Worship with us on Sunday May 24 at 8a & 10:30a as we celebrate the Day of Pentecost.
Pentecost is significant in both the Old and New Testaments. “Pentecost” is actually the Greek name for a festival known in the Old Testament as the Feast of Weeks (Leviticus 23:15; Deuteronomy 16:9). The Greek word means “fifty” and refers to the fifty days that have elapsed since the wave offering of Passover. The Feast of Weeks celebrated the end of the grain harvest. Most interesting, however, is its use in Joel and Acts. Looking back to Joel’s prophecy (Joel 2:8–32) and forward to the promise of the Holy Spirit in Christ’s last words on earth before His ascension into heaven (Acts 1:8), Pentecost signals the beginning of the church age.

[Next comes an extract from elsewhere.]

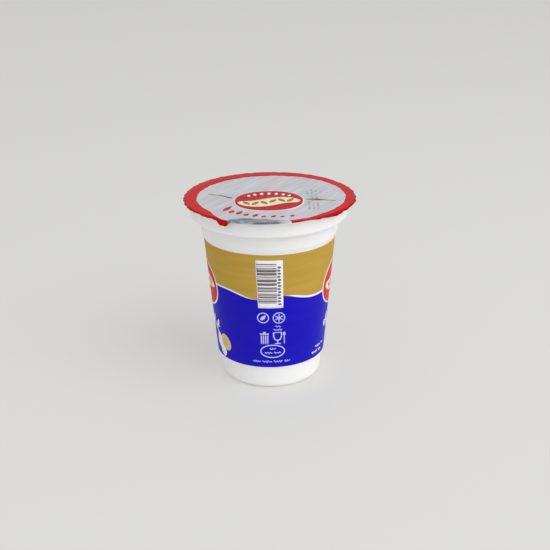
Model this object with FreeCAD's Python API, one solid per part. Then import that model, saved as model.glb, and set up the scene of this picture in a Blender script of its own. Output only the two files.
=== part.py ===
import FreeCAD, Part
import math
import os

# Sealed single-serve cup of a cold yoghurt drink, in millimetres.
# A tapered plastic cup with a stepped foot, a neck, a skirt and a flat flange,
# shut by a heat-sealed foil lid whose edge droops unevenly over the flange.
# The cup is full and shut, so cup and drink are one solid.
# The axis is +Z, the foot stands on Z = 0 and the side with the code panel faces -Y.

# --- overall sizes ----------------------------------------------------
CUP_HEIGHT = 85.6            # floor to the flange's top, without the foil
RIM_DIAMETER = 75.0          # outside of the flange
FOOT_DIAMETER = 46.2         # outside of the foot at the floor, before its corner is rounded

# --- foot -------------------------------------------------------------
FOOT_HEIGHT = 12.0           # floor to the lower edge of the printed wall
FOOT_TAPER = 0.8             # how much wider, in radius, the foot is at its top
FOOT_CORNER_RADIUS = 3.2     # rounding where the foot meets the floor
FOOT_STEP = 1.3              # how far the printed wall stands out from the foot
FOOT_STEP_RISE = 0.9         # height of the sloping step out to the printed wall
FOOT_STEP_ROUNDING = 0.35    # rounding of both corners of that step
STANDING_RING_WIDTH = 2.6    # flat ring that the cup stands on
BASE_RECESS_DEPTH = 2.2      # height of the raised underside over the floor
BASE_RECESS_SLOPE = 1.6      # how far the recess wall leans inwards
BASE_RECESS_ROUNDING = 0.7   # rounding at the top and bottom of the recess wall

# --- neck, skirt and flange -------------------------------------------
NECK_STEP = 1.1              # how far the neck stands out from the printed wall
NECK_STEP_RISE = 2.2         # height over which the wall widens to the neck
NECK_STEP_ROUNDING = 3.0     # soft bend where the printed wall meets that step
NECK_HEIGHT = 7.0            # upright part of the neck
NECK_TAPER = 0.35            # how much wider, in radius, the neck is at its top
NECK_BOTTOM_ROUNDING = 2.0   # soft bend at the lower end of the neck
NECK_TOP_ROUNDING = 1.2      # hollow corner between neck and skirt
SKIRT_LEDGE_WIDTH = 4.1      # how far the skirt's lower corner stands out from the neck
SKIRT_HEIGHT = 6.6           # lower corner of the skirt to the flange
SKIRT_TAPER = 0.4            # how much wider, in radius, the skirt is at its top
SKIRT_BOTTOM_ROUNDING = 1.5  # rounded lower corner of the skirt
SKIRT_TOP_ROUNDING = 0.5     # hollow corner between skirt and flange
FLANGE_OVERHANG = 1.4        # how far the flange stands out from the skirt
FLANGE_THICKNESS = 1.2
FLANGE_EDGE_ROUNDING = 0.35

# --- foil lid ---------------------------------------------------------
LID_THICKNESS = 0.3          # foil with its embossing, thicker than bare foil
LID_OVERHANG = 1.4           # how far the foil reaches past the flange
LID_OFFSET = 0.4             # the foil sits this far off the cup's axis
LID_OFFSET_ANGLE = 135.0     # and towards this side, degrees from -Y towards +X
LID_DROOP = 0.58             # mean drop of the foil's edge
LID_DROOP_SWING = 0.53       # more drop on one side of the rim and less on the other
LID_DROOP_ANGLE = 15.0       # side where the edge hangs lowest
LID_RIPPLE = 0.2             # uneven rise and fall of the edge, as a share of its drop
LID_EDGE_WANDER = 0.1        # uneven reach of the edge
LID_AZIMUTH_STEPS = 180      # places round the edge where the foil's outline is set
RIPPLE_WAVES = ((9, 1.0, 20), (23, 0.7, 75))    # waves round the rim, their share, their start in degrees
WANDER_WAVES = ((5, 1.0, 40), (13, 0.6, 150))
FOIL_BEND = ((0.0, 0.0), (0.40, 0.10), (0.75, 0.35), (0.93, 0.65), (1.0, 1.0))   # shares of reach and droop

TAB_LEFT_ANGLE = -27.0       # pull tab's root, degrees from -Y towards +X
TAB_RIGHT_ANGLE = 14.0
TAB_BLEND_ANGLE = 4.0        # angle over which the tab's bend starts and ends
TAB_DROOP_LEFT = 1.1         # drop of the edge at the left end of the tab's stiff root
TAB_DROOP_RIGHT = 0.35       # and at its right end
CORNER_ANGLE = -30.6         # the tab's torn corner hangs beside its root
CORNER_HALF_ANGLE = 5.4      # half of the corner's width at its top
CORNER_BLEND_ANGLE = 3.4     # angle over which its sides slope down
CORNER_DROP = 1.7            # extra drop of the corner

# --- what follows from the sizes above --------------------------------
flange_radius = RIM_DIAMETER / 2
skirt_top_radius = flange_radius - FLANGE_OVERHANG
skirt_bottom_radius = skirt_top_radius - SKIRT_TAPER
neck_top_radius = skirt_bottom_radius - SKIRT_LEDGE_WIDTH
neck_bottom_radius = neck_top_radius - NECK_TAPER
wall_top_radius = neck_bottom_radius - NECK_STEP
foot_radius = FOOT_DIAMETER / 2
foot_top_radius = foot_radius + FOOT_TAPER
wall_bottom_radius = foot_top_radius + FOOT_STEP
recess_foot_radius = foot_radius - FOOT_CORNER_RADIUS - STANDING_RING_WIDTH
recess_top_radius = recess_foot_radius - BASE_RECESS_SLOPE
flange_bottom = CUP_HEIGHT - FLANGE_THICKNESS
neck_top = flange_bottom - SKIRT_HEIGHT
neck_bottom = neck_top - NECK_HEIGHT
wall_top = neck_bottom - NECK_STEP_RISE
lid_top = CUP_HEIGHT + LID_THICKNESS
lid_bend_radius = flange_radius
lid_edge_radius = flange_radius + LID_OVERHANG


def rounded_outline(corners):
    """Closed line through corners (radius, height, rounding), a tangent arc in place of each rounded one."""
    places = [FreeCAD.Vector(radius, 0, height) for radius, height, rounding in corners]
    edges = []
    start = places[0]
    for index in range(1, len(corners) - 1):
        corner = places[index]
        before = (places[index - 1] - corner).normalize()
        after = (places[index + 1] - corner).normalize()
        middle = (before + after).normalize()
        rounding = corners[index][2]
        half_angle = before.getAngle(after) / 2
        reach = rounding / math.tan(half_angle)
        depth = rounding / math.sin(half_angle) - rounding
        arc_start = corner + before * reach
        arc_end = corner + after * reach
        edges.append(Part.LineSegment(start, arc_start).toShape())
        edges.append(Part.Arc(arc_start, corner + middle * depth, arc_end).toShape())
        start = arc_end
    edges.append(Part.LineSegment(start, places[-1]).toShape())
    edges.append(Part.LineSegment(places[-1], places[0]).toShape())
    return Part.Wire(edges)


def make_cup():
    """The cup and its drink: one outline, from the underside to the flange's top, turned about Z."""
    corners = [
        (0, BASE_RECESS_DEPTH, 0),
        (recess_top_radius, BASE_RECESS_DEPTH, BASE_RECESS_ROUNDING),
        (recess_foot_radius, 0, BASE_RECESS_ROUNDING),
        (foot_radius, 0, FOOT_CORNER_RADIUS),
        (foot_top_radius, FOOT_HEIGHT - FOOT_STEP_RISE, FOOT_STEP_ROUNDING),
        (wall_bottom_radius, FOOT_HEIGHT, FOOT_STEP_ROUNDING),
        (wall_top_radius, wall_top, NECK_STEP_ROUNDING),
        (neck_bottom_radius, neck_bottom, NECK_BOTTOM_ROUNDING),
        (neck_top_radius, neck_top, NECK_TOP_ROUNDING),
        (skirt_bottom_radius, neck_top, SKIRT_BOTTOM_ROUNDING),
        (skirt_top_radius, flange_bottom, SKIRT_TOP_ROUNDING),
        (flange_radius, flange_bottom, FLANGE_EDGE_ROUNDING),
        (flange_radius, CUP_HEIGHT, FLANGE_EDGE_ROUNDING),
        (0, CUP_HEIGHT, 0),
    ]
    section = Part.Face(rounded_outline(corners))
    return section.revolve(FreeCAD.Vector(0, 0, 0), FreeCAD.Vector(0, 0, 1), 360)


def smooth_step(value):
    """0 below 0, 1 above 1, and a smooth rise between."""
    value = min(max(value, 0.0), 1.0)
    return value * value * (3 - 2 * value)


def uneven(azimuth, waves):
    """Sum of sine waves round the rim."""
    return sum(share * math.sin(math.radians(count * azimuth + start)) for count, share, start in waves)


def edge_radius(azimuth):
    """Reach of the foil's edge: a circle a little off the axis that wanders in and out."""
    offset = LID_OFFSET * math.cos(math.radians(azimuth - LID_OFFSET_ANGLE))
    return lid_edge_radius + offset + LID_EDGE_WANDER * uneven(azimuth, WANDER_WAVES)


def edge_droop(azimuth):
    """Drop of the foil's edge: one swing and ripples round the rim, the tab's root and its hanging corner."""
    swing = LID_DROOP_SWING * math.cos(math.radians(azimuth - LID_DROOP_ANGLE))
    droop = (LID_DROOP + swing) * (1 + LID_RIPPLE * uneven(azimuth, RIPPLE_WAVES))
    tab = smooth_step((azimuth - TAB_LEFT_ANGLE) / TAB_BLEND_ANGLE)
    tab *= smooth_step((TAB_RIGHT_ANGLE - azimuth) / TAB_BLEND_ANGLE)
    along_tab = (azimuth - TAB_LEFT_ANGLE) / (TAB_RIGHT_ANGLE - TAB_LEFT_ANGLE)
    tab_droop = TAB_DROOP_LEFT + (TAB_DROOP_RIGHT - TAB_DROOP_LEFT) * along_tab
    corner = smooth_step((CORNER_HALF_ANGLE - abs(azimuth - CORNER_ANGLE)) / CORNER_BLEND_ANGLE)
    return droop + (tab_droop - droop) * tab + CORNER_DROP * corner


def foil_section(azimuth):
    """The foil's outer line past the flange: nearly level, then over the edge, then down to the hem."""
    reach = edge_radius(azimuth) - lid_bend_radius
    droop = edge_droop(azimuth)
    return [(lid_bend_radius + out * reach, lid_top - down * droop) for out, down in FOIL_BEND]


def inner_line(line):
    """The same line one foil thickness to the inside, square to it at each point."""
    shifted = []
    for index, (radius, height) in enumerate(line):
        before = line[max(index - 1, 0)]
        after = line[min(index + 1, len(line) - 1)]
        run = after[0] - before[0]
        fall = before[1] - after[1]
        if index == 0:
            fall = 0.0
        length = math.hypot(run, fall)
        shifted.append((radius - LID_THICKNESS * fall / length, height - LID_THICKNESS * run / length))
    return shifted


def ring_wire(sections, index):
    """A smooth closed curve round the lid through point number index of every section."""
    points = []
    for step, section in enumerate(sections):
        azimuth = 2 * math.pi * step / len(sections)
        radius, height = section[index]
        points.append(FreeCAD.Vector(radius * math.sin(azimuth), -radius * math.cos(azimuth), height))
    curve = Part.BSplineCurve()
    curve.interpolate(Points=points, PeriodicFlag=True)
    return Part.Wire([curve.toShape()])


def make_lid():
    """The foil: two level discs, a drooping band outside and inside, and the cut edge between."""
    outer_sections = []
    inner_sections = []
    for step in range(LID_AZIMUTH_STEPS):
        azimuth = 360.0 * step / LID_AZIMUTH_STEPS
        if azimuth > 180:
            azimuth -= 360
        line = foil_section(azimuth)
        outer_sections.append(line)
        inner_sections.append(inner_line(line))
    count = len(outer_sections[0])
    outer = [ring_wire(outer_sections, index) for index in range(count)]
    inner = [ring_wire(inner_sections, index) for index in range(count)]
    faces = [Part.Face(outer[0]), Part.Face(inner[0])]
    faces += Part.makeLoft(outer, False, True, False).Faces
    faces += Part.makeLoft(inner, False, True, False).Faces
    faces += Part.makeLoft([outer[-1], inner[-1]], False, True, False).Faces
    shell = Part.makeShell(faces)
    shell.sewShape()
    lid = Part.makeSolid(Part.Shell(shell.Faces))
    if lid.Volume < 0:
        lid.reverse()
    return lid


os.makedirs("parts", exist_ok=True)
solids = {"cup": make_cup(), "lid": make_lid()}
for name, solid in solids.items():
    solid.exportStep("parts/" + name + ".step")
    print(name, "valid", solid.isValid(), "closed", solid.isClosed(), "volume", round(solid.Volume, 1))
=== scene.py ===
import math

import bpy
import numpy as np
from mathutils import Matrix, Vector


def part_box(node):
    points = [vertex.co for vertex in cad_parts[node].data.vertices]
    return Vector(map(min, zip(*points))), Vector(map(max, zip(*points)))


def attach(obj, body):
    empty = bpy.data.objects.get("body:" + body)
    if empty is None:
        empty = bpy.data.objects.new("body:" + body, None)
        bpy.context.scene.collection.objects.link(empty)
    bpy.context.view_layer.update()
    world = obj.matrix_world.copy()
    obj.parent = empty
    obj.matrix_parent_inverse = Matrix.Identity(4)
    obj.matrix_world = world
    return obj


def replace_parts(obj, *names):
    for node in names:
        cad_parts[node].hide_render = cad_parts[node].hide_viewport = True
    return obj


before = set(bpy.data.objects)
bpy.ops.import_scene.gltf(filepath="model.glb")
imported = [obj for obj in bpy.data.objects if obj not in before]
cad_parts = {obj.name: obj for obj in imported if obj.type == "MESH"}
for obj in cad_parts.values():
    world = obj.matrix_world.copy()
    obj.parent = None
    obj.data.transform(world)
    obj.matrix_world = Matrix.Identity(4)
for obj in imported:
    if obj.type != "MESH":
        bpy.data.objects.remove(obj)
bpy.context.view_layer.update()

# Sealed single-serve cup of a cold yoghurt drink: a moulded white cup with a printed
# wall, shut by a lacquered foil lid whose edge droops over the flange.
# Sizes are millimetres and angles degrees; MM turns millimetres into the frame's metres.
# Azimuth runs round the axis from -Y, where the code panel is, towards +X.

MM = 0.001
CUP_NODE_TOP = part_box("cup")[1]
LID_NODE_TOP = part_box("lid")[1]

# --- cup, from the frame and the sizes of the solid ---
CUP_HEIGHT = CUP_NODE_TOP.z / MM
FLANGE_RADIUS = CUP_NODE_TOP.x / MM
LID_TOP = LID_NODE_TOP.z / MM
FOOT_RADIUS = 23.1
FOOT_HEIGHT = 12.0
FOOT_TAPER = 0.8
FOOT_CORNER_RADIUS = 3.2
FOOT_STEP = 1.3
FOOT_STEP_RISE = 0.9
FOOT_STEP_ROUNDING = 0.35
STANDING_RING_WIDTH = 2.6
BASE_RECESS_DEPTH = 2.2
BASE_RECESS_SLOPE = 1.6
BASE_RECESS_ROUNDING = 0.7
GATE_MARK_RADIUS = 1.6       # moulding gate in the middle of the underside
GATE_MARK_DEPTH = 0.35
BASE_RING_RADIUS = 9.0       # raised ring round the gate
BASE_RING_HEIGHT = 0.3
BASE_RING_WIDTH = 0.7
NECK_STEP = 1.1
NECK_STEP_RISE = 2.2
NECK_STEP_ROUNDING = 3.0
NECK_HEIGHT = 7.0
NECK_TAPER = 0.35
NECK_BOTTOM_ROUNDING = 2.0
NECK_TOP_ROUNDING = 1.2
SKIRT_LEDGE_WIDTH = 4.1
SKIRT_HEIGHT = 6.6
SKIRT_TAPER = 0.4
SKIRT_BOTTOM_ROUNDING = 1.5
SKIRT_TOP_ROUNDING = 0.5
FLANGE_OVERHANG = 1.4
FLANGE_THICKNESS = 1.2
FLANGE_EDGE_ROUNDING = 0.35
FLANGE_WIDTH = 2.9           # level ring that the foil is sealed to
MOUTH_DEPTH = 1.0            # the drink stands this far under the flange, under the foil
CUP_COLUMNS = 360
ARC_STEPS = 8                # straight pieces in each rounded corner
ROW_STEP = 1.5               # longest straight piece of the cup's outline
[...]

The only biblical reference to the actual events of Pentecost is Acts 2:1–3. Pentecost is reminiscent of the Last Supper; in both instances the disciples are together in a house for what proves to be an important event. At the Last Supper the disciples witness the end of the Messiah’s earthly ministry as He asks them to remember Him after His death until He returns. At Pentecost, the disciples witness the birth of the New Testament church in the coming of the Holy Spirit to indwell all believers. Thus the scene of the disciples in a room at Pentecost links the commencement of the Holy Spirit’s work in the church with the conclusion of Christ’s earthly ministry in the upper room before the crucifixion.